• [Problem] Give the data below again, word for word.

• [Supplied information]
◆ ◆ ◆ ◆ ◆ ◆ ◆

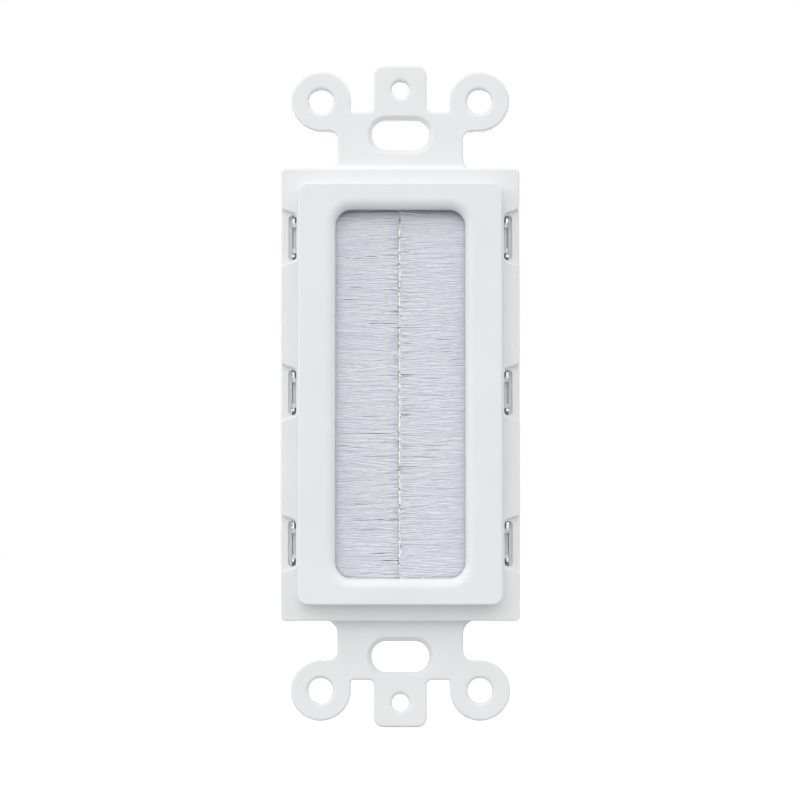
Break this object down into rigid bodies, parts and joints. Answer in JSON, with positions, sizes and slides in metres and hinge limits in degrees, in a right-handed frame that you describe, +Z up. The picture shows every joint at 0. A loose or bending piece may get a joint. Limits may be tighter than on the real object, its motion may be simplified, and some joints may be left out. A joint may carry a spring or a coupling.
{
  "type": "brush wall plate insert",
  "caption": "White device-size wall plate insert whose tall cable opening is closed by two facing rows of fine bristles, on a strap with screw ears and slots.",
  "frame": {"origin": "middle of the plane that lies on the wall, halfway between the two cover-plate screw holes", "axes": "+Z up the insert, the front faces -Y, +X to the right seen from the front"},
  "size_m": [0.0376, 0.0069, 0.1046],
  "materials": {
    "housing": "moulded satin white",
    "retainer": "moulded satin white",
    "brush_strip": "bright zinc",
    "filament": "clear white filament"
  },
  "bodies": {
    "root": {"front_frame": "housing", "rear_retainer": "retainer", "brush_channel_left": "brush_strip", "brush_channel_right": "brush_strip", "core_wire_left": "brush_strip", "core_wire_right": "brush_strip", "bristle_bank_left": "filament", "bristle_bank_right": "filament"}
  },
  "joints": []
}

◆ ◆ ◆ ◆ ◆ ◆ ◆

• [Answer for the task]
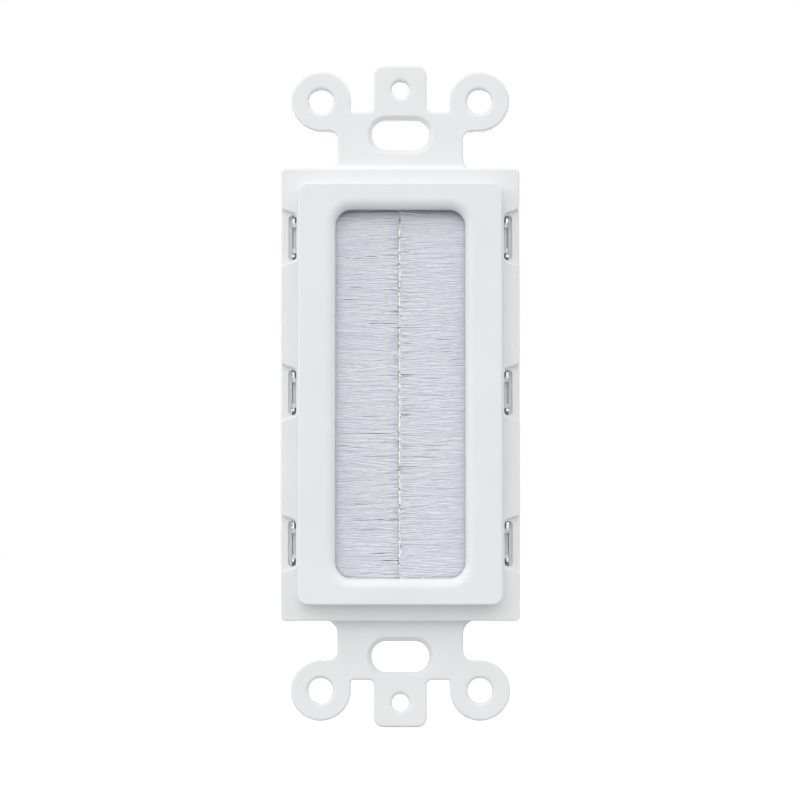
Break this object down into rigid bodies, parts and joints. Answer in JSON, with positions, sizes and slides in metres and hinge limits in degrees, in a right-handed frame that you describe, +Z up. The picture shows every joint at 0. A loose or bending piece may get a joint. Limits may be tighter than on the real object, its motion may be simplified, and some joints may be left out. A joint may carry a spring or a coupling.
{
  "type": "brush wall plate insert",
  "caption": "White device-size wall plate insert whose tall cable opening is closed by two facing rows of fine bristles, on a strap with screw ears and slots.",
  "frame": {"origin": "middle of the plane that lies on the wall, halfway between the two cover-plate screw holes", "axes": "+Z up the insert, the front faces -Y, +X to the right seen from the front"},
  "size_m": [0.0376, 0.0069, 0.1046],
  "materials": {
    "housing": "moulded satin white",
    "retainer": "moulded satin white",
    "brush_strip": "bright zinc",
    "filament": "clear white filament"
  },
  "bodies": {
    "root": {"front_frame": "housing", "rear_retainer": "retainer", "brush_channel_left": "brush_strip", "brush_channel_right": "brush_strip", "core_wire_left": "brush_strip", "core_wire_right": "brush_strip", "bristle_bank_left": "filament", "bristle_bank_right": "filament"}
  },
  "joints": []
}